国による「働き方改革」も「事業者に努力義務を課すよう法律に明記する」方向で議論が進んでおり、「休む権利」の担保や「休ませる法律」の整備といった強制力のある解決策は見えてこない。
政府が過労自殺対策を重点施策に
新入女性社員の過労自殺をきっかけに違法な労働実態が明らかとなり、社会から大きな批判を受けた電通。「19年度までに社員の総労働時間を2割削減しつつ同じだけの成果を出す」とする「労働環境改革基本計画」を発表した(17年7月当時)。
同社では16年秋から「午後10時以降の原則残業禁止」も実施している。複数の電通社員の証言によると、当初は「サービス残業」が行われていたという。当時の同社社長の山本敏博氏も「(現状に)無理があり不合理があることは認識している」と認めており、抜本的な問題解決への道のりは険しい。
とはいえ、長時間労働は日本の企業社会全体に共通する問題だ。政府は「自殺総合対策大綱」を閣議決定するなど「勤務問題による自殺対策」に力を入れるが、そのためにも過重労働の実態解決が急がれる。
「雇用環境」の消費者意識に過労死事件が影響?
「暮らし向き・収入の増え方・雇用環境・耐久消費財の買い時判断・資産価値」の5項目で今後半年間の見通しを回答してもらう消費動向調査。16年12月の消費動向調査では3カ月ぶりに数値が上がったが、「雇用環境」だけは3カ月前の水準に届かなかった。日銀の「生活意識に関するアンケート調査」(16年12月分)でも、1年後の雇用や職場での処遇に「不安を感じる(少し感じる、かなり感じる)」人が回答者の8割近くに上った。

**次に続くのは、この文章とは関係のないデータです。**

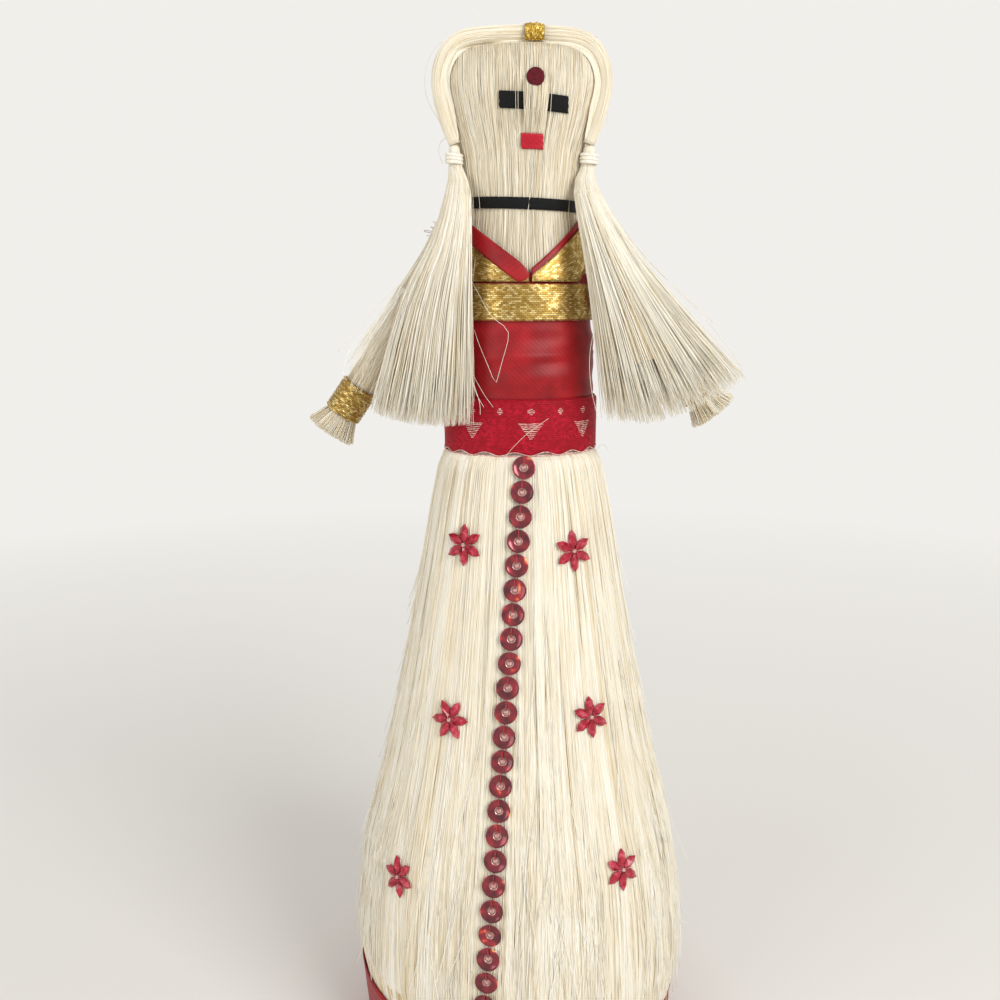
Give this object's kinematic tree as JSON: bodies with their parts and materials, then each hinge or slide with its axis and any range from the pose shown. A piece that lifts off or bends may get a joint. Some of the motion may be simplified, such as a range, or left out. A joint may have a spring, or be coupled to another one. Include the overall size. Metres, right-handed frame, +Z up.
{
  "type": "fibre doll",
  "caption": "Free-standing folk doll of combed plant fibre: fibre head and long flared skirt, satin and gold ribbon clothes, arms that lift at the shoulder and tails of hair that swing.",
  "frame": {"origin": "on the floor under the middle of the doll's box, on the skirt's axis", "axes": "+Z up, the doll faces -Y, +X to the right as seen from in front of it"},
  "size_m": [0.1143, 0.0937, 0.2813],
  "materials": {
    "fibre": "satin",
    "wad": "matte",
    "card": "matte",
    "red_satin": "satin",
    "red_woven": "matte",
    "gold_ribbon": "gloss",
    "black_ribbon": "matte",
    "maroon_felt": "matte",
    "cotton_cord": "matte",
    "sequin_film": "gloss",
    "red_acrylic": "gloss"
  },
  "bodies": {
    "doll": {"base_disc": "card", "skirt_cone": "card", "skirt_fibre": "fibre", "hem_ribbon": "red_satin", "core_wad": "wad", "face_hank": "fibre", "bodice": "red_satin", "waist_band": "red_woven", "gold_belt": "gold_ribbon", "gold_strap_left": "gold_ribbon", "gold_strap_right": "gold_ribbon", "red_strap_left": "red_satin", "red_strap_right": "red_satin", "necklace_ribbon": "black_ribbon", "eye_ribbon": "black_ribbon", "mouth_ribbon": "red_satin", "forehead_spot": "maroon_felt", "hair_band": "fibre", "hair_ornament": "gold_ribbon", "sequin_01": "sequin_film", "sequin_02": "sequin_film", "sequin_03": "sequin_film", "sequin_04": "sequin_film", "sequin_05": "sequin_film", "sequin_06": "sequin_film", "sequin_07": "sequin_film", "sequin_08": "sequin_film", "sequin_09": "sequin_film", "sequin_10": "sequin_film", "sequin_11": "sequin_film", "sequin_12": "sequin_film", "sequin_13": "sequin_film", "sequin_14": "sequin_film", "sequin_15": "sequin_film", "sequin_16": "sequin_film", "sequin_17": "sequin_film", "sequin_18": "sequin_film", "sequin_19": "sequin_film", "sequin_20": "sequin_film", "sequin_21": "sequin_film", "sequin_22": "sequin_film", "sequin_23": "sequin_film", "sequin_24": "sequin_film", "flower_1": "red_acrylic", "flower_2": "red_acrylic", "flower_3": "red_acrylic", "flower_4": "red_acrylic", "flower_5": "red_acrylic", "flower_6": "red_acrylic"},
    "left_arm": {"arm_left": "fibre", "sleeve_left": "red_satin", "cuff_left": "gold_ribbon"},
    "right_arm": {"arm_right": "fibre", "sleeve_right": "red_satin", "cuff_right": "gold_ribbon"},
    "left_tail": {"pigtail_left": "fibre", "ear_tie_left": "cotton_cord"},
    "right_tail": {"pigtail_right": "fibre", "ear_tie_right": "cotton_cord"}
  },
  "joints": [
    {"name": "left_shoulder", "type": "hinge", "parent": "doll", "child": "left_arm", "pos_m": [-0.02292, 0.0015, 0.2205], "axis": [0, 1, 0], "range_deg": [-12, 50]},
    {"name": "right_shoulder", "type": "hinge", "parent": "doll", "child": "right_arm", "pos_m": [0.02292, 0.0015, 0.2205], "axis": [0, -1, 0], "range_deg": [-12, 50]},
    {"name": "left_tail_swing", "type": "hinge", "parent": "doll", "child": "left_tail", "pos_m": [-0.01715, -0.005, 0.25159], "axis": [-1, 0, 0], "range_deg": [0, 60]},
    {"name": "right_tail_swing", "type": "hinge", "parent": "doll", "child": "right_tail", "pos_m": [0.01715, -0.005, 0.25159], "axis": [-1, 0, 0], "range_deg": [0, 60]}
  ]
}
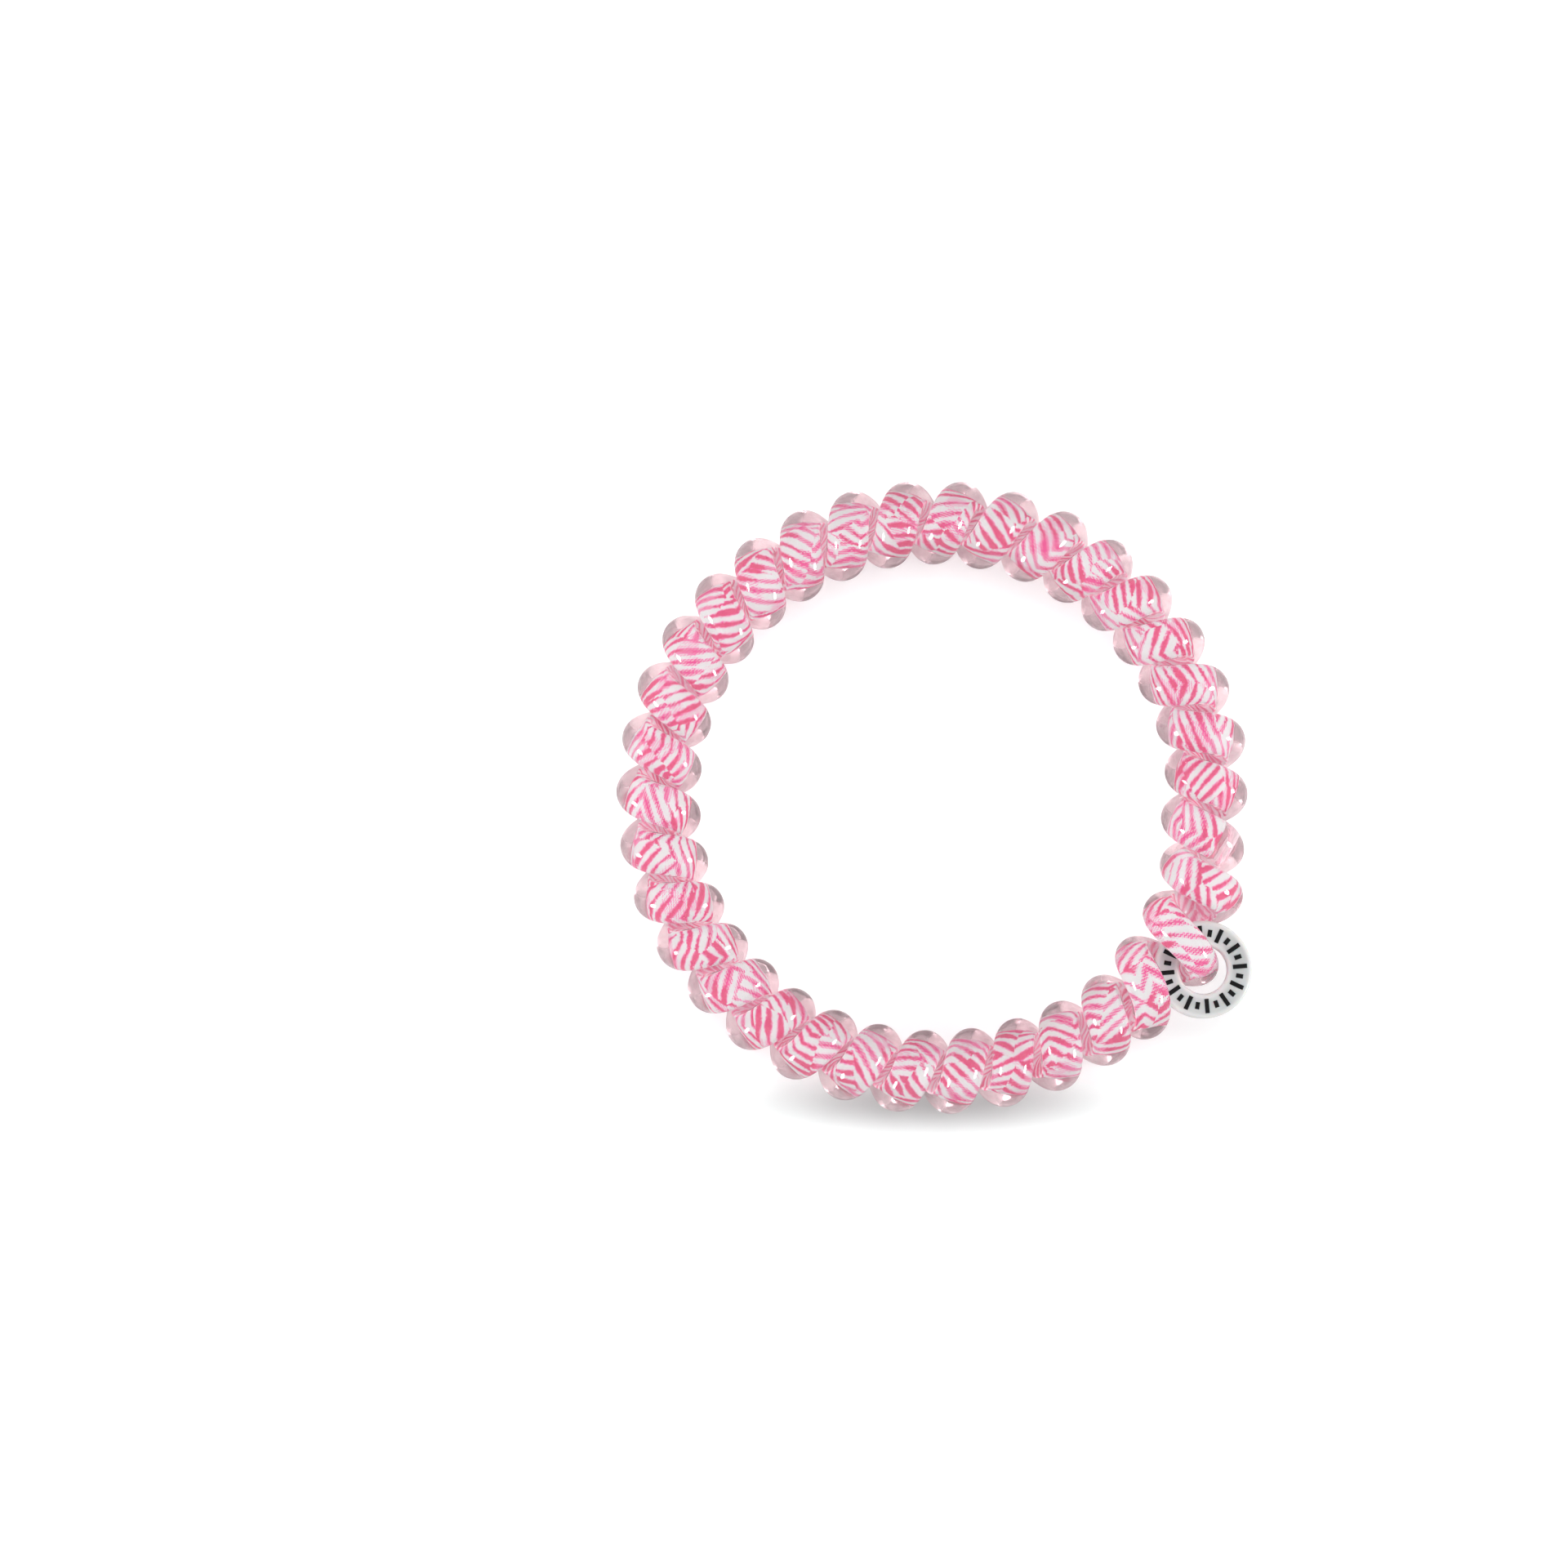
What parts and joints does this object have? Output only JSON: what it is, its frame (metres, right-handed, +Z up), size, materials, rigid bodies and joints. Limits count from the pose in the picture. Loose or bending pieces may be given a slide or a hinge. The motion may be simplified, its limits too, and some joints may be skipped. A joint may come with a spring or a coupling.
{
  "type": "spiral hair tie",
  "caption": "Soft clear cord wound in a coil and joined into a loop, with a printed ribbon inside it and a flat ring tag on one turn, for holding a ponytail.",
  "frame": {"origin": "middle of the loop, in the plane of the surface that it lies on", "axes": "+Z up through the loop, away from the surface; the tag lies towards +X and -Y"},
  "size_m": [0.055, 0.0546, 0.0086],
  "materials": {
    "clear_cord": "clear, glossy soft plastic with a faint pink tint",
    "printed_ribbon": "thin white woven ribbon with a pink zebra print",
    "clear_joint": "melted clear soft plastic, slightly cloudy",
    "frosted_tag": "frosted, slightly translucent, with a soft gloss on the rim",
    "black_marks": "raised black bars, satin"
  },
  "bodies": {
    "root": {"coil_cord": "clear_cord", "printed_ribbon": "printed_ribbon", "welded_joint": "clear_joint", "tag_ring": "frosted_tag", "tag_marks": "black_marks"}
  },
  "joints": []
}
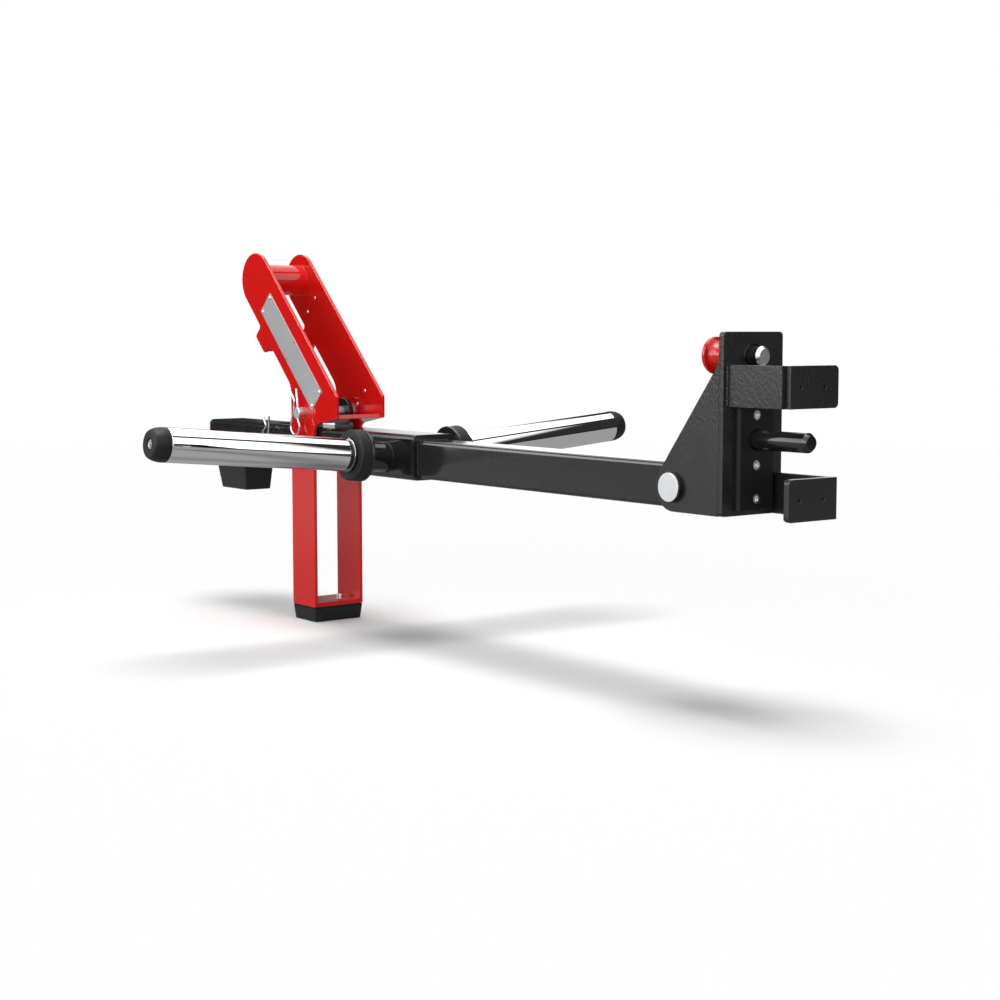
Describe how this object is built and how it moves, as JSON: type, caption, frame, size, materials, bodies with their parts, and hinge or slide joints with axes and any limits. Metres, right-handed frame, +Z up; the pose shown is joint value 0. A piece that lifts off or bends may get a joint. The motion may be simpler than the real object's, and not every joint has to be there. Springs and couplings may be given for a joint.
{
  "type": "lever squat machine",
  "caption": "Squat lever for a rack upright: hook-on carriage with rack pin and sprung locking pin, hinged beam with weight sleeves, swinging stand with carrying handle.",
  "frame": {"origin": "the fixed rack pin's axis at the front face of the carriage's back liner", "axes": "+X into the rack along the rack pin, +Z up, -Y the side of the upper hook's arm"},
  "size_m": [1.3895, 0.8614, 0.5961],
  "materials": {
    "carriage_coat": "textured black powder coat",
    "liner_plastic": "machined black wear plastic",
    "zinc_steel": "bright zinc plate",
    "ground_steel": "turned steel",
    "clip_wire": "bright spring wire",
    "black_gloss": "gloss black powder coat",
    "beam_coat": "satin black powder coat",
    "knob_plastic": "gloss red plastic",
    "bush_bronze": "oiled bearing bronze",
    "cap_plastic": "black plastic end cap",
    "disc_steel": "turned steel",
    "black_rubber": "matte black rubber",
    "sleeve_chrome": "polished chrome",
    "red_coat": "gloss red powder coat",
    "plate_steel": "satin anodised"
  },
  "bodies": {
    "carriage": {"back_plate": "carriage_coat", "gusset_near": "carriage_coat", "gusset_far": "carriage_coat", "upper_hook_arm": "carriage_coat", "upper_hook_lip": "carriage_coat", "lower_hook_arm": "carriage_coat", "lower_hook_lip": "carriage_coat", "back_liner": "liner_plastic", "liner_screws": "zinc_steel", "upper_lip_liner": "liner_plastic", "lower_lip_liner": "liner_plastic", "lip_liner_pins": "liner_plastic", "rack_pin": "black_gloss", "pop_pin_housing": "black_gloss", "pivot_axle": "ground_steel", "pivot_collars": "black_gloss", "pivot_caps": "plate_steel"},
    "pop_pin": {"locking_pin": "black_gloss", "pull_knob": "knob_plastic", "locking_spring": "zinc_steel"},
    "lever": {"main_beam": "beam_coat", "beam_end_cap": "black_gloss", "pivot_hub": "black_gloss", "pivot_bushes": "bush_bronze", "carrier_tube": "black_gloss", "tube_end_plate": "black_gloss", "tube_end_cap": "cap_plastic", "stand_lug_near": "black_gloss", "stand_lug_far": "black_gloss", "horn_bar_near": "black_gloss", "horn_bar_far": "black_gloss", "horn_disc_near": "disc_steel", "horn_disc_far": "disc_steel", "horn_ring_near": "black_rubber", "horn_ring_far": "black_rubber", "sleeve_near": "sleeve_chrome", "sleeve_far": "sleeve_chrome", "sleeve_cap_near": "black_rubber", "sleeve_cap_far": "black_rubber", "cap_screws": "zinc_steel", "bumper": "black_rubber", "bumper_bolts": "zinc_steel", "belt_pin": "ground_steel", "belt_pin_clip": "clip_wire", "stand_pin": "ground_steel", "stand_pin_clip": "clip_wire"},
    "stand": {"stand_plate_near": "red_coat", "stand_plate_far": "red_coat", "handle_tube": "red_coat", "heel_plate": "red_coat", "stop_plate": "red_coat", "foot_plate": "red_coat", "foot_pad": "black_rubber", "foot_screws": "zinc_steel", "nameplate_near": "plate_steel", "nameplate_far": "plate_steel", "nameplate_rivets": "zinc_steel", "stand_bushes": "ground_steel"}
  },
  "joints": [
    {"name": "lever_pivot", "type": "hinge", "parent": "carriage", "child": "lever", "pos_m": [-0.0945, 0, -0.0605], "axis": [0, 1, 0], "range_deg": [0, 60]},
    {"name": "stand_pivot", "type": "hinge", "parent": "lever", "child": "stand", "pos_m": [-0.966, 0, -0.001], "axis": [0, 1, 0], "range_deg": [-45, 10]},
    {"name": "lock_slide", "type": "slide", "parent": "carriage", "child": "pop_pin", "axis": [-1, 0, 0], "range_m": [0, 0.013], "stiffness_N_per_m": 900, "springref_m": -0.013, "deforming": ["locking_spring"]}
  ]
}
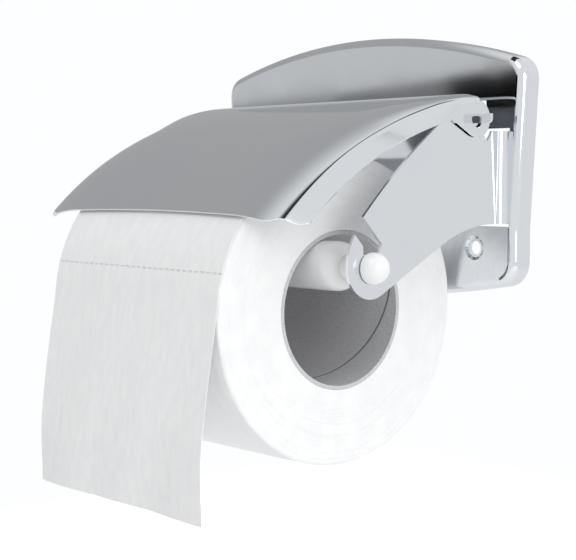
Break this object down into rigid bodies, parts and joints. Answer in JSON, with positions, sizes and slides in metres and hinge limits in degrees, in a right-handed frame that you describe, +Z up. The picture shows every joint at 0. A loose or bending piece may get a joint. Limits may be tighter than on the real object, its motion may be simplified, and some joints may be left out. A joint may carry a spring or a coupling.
{
  "type": "toilet paper holder",
  "caption": "Wall-mounted bathroom paper holder: a pressed steel plate with two bent arms, a curved hinged lid, a white drop-in spindle and a roll of paper with its loose end hanging.",
  "frame": {"origin": "on the wall plane, midway between the two screw holes; the rim of the plate lies on this plane", "axes": "+Y into the wall, -Y out towards the user, +Z up, +X to the right of a person facing the holder"},
  "size_m": [0.1568, 0.1178, 0.1565],
  "materials": {
    "polished_steel": "polished",
    "white_plastic": "gloss",
    "cardboard": "matte grey board",
    "tissue": "soft creped paper"
  },
  "bodies": {
    "bracket": {"wall_bracket": "polished_steel", "paper_tail": "tissue"},
    "lid": {"lid": "polished_steel"},
    "spindle": {"spindle": "white_plastic"},
    "roll": {"cardboard_core": "cardboard", "paper_roll": "tissue"}
  },
  "joints": [
    {"name": "lid_hinge", "type": "hinge", "parent": "bracket", "child": "lid", "pos_m": [0, -0.0218, 0.0434], "axis": [-1, 0, 0], "range_deg": [0, 112]},
    {"name": "spindle_spin", "type": "hinge", "parent": "bracket", "child": "spindle", "pos_m": [0, -0.0681, -0.004], "axis": [1, 0, 0], "continuous": true},
    {"name": "roll_spin", "type": "hinge", "parent": "bracket", "child": "roll", "pos_m": [0.002, -0.061, -0.01889], "axis": [1, 0, 0], "continuous": true}
  ]
}
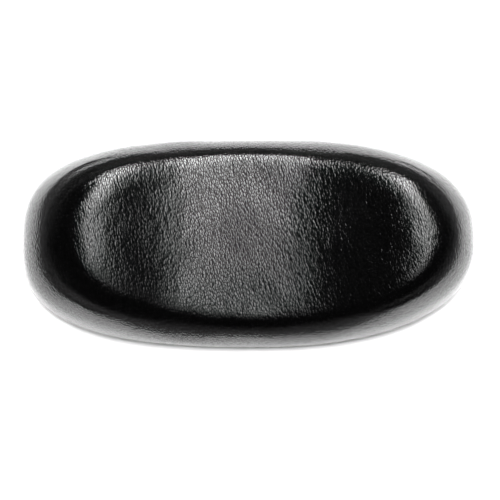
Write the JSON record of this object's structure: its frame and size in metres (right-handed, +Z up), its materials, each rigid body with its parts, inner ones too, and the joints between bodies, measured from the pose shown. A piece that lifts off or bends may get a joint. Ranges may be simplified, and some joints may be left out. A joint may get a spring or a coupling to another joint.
{
  "type": "chair armrest pad",
  "caption": "Oval saddle-shaped armrest pad: a black leather cover over foam on a ribbed carrier, with a screwed base cover and threaded inserts.",
  "frame": {"origin": "centre of the four-insert fixing pattern, on the mounting face under the pad", "axes": "+Z up towards the arm, +X towards the tapered front end, +Y towards the straighter inner side"},
  "size_m": [0.26, 0.121, 0.042],
  "materials": {
    "cover_leather": "grained, satin",
    "cushion_foam": "moulded open-cell polyurethane foam",
    "carrier_plastic": "glass-filled nylon, moulded",
    "insert_brass": "turned and knurled",
    "staple_wire": "galvanised wire",
    "cover_plastic": "fine spark-eroded texture",
    "screw_steel": "black zinc plated"
  },
  "bodies": {
    "root": {"leather_cover": "cover_leather", "foam_cushion": "cushion_foam", "carrier_pan": "carrier_plastic", "threaded_inserts": "insert_brass", "hem_staples": "staple_wire", "base_cover": "cover_plastic", "cover_screws": "screw_steel"}
  },
  "joints": []
}
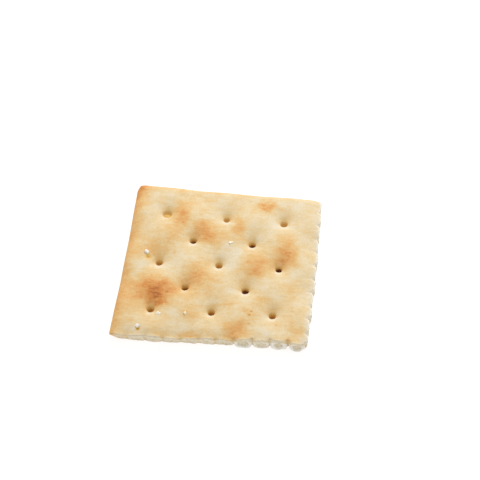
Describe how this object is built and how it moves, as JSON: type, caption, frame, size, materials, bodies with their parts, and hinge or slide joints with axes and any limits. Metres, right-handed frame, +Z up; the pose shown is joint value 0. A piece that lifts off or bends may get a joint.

こうした意識の背景にあるとみられるのが、電通の新入女性社員が過労自殺した問題だ。「職場環境の厳しい実情」は、会社員だけでなく消費者全体の心理に重い影を落としている。
最後に
過労や過労死は、企業や労働者個々の問題であると同時に日本社会全体の課題だ。不幸な社員を一人でも減らすために、そして国民すべてが安心して働ける環境をつくるためにも、強制力を持った国の取り組みや企業側の意識改革が求められる。
平成から令和へと時代が移る中で、今度こそ過労死や過労自殺に歯止めをかけられるかに注目が集まっている。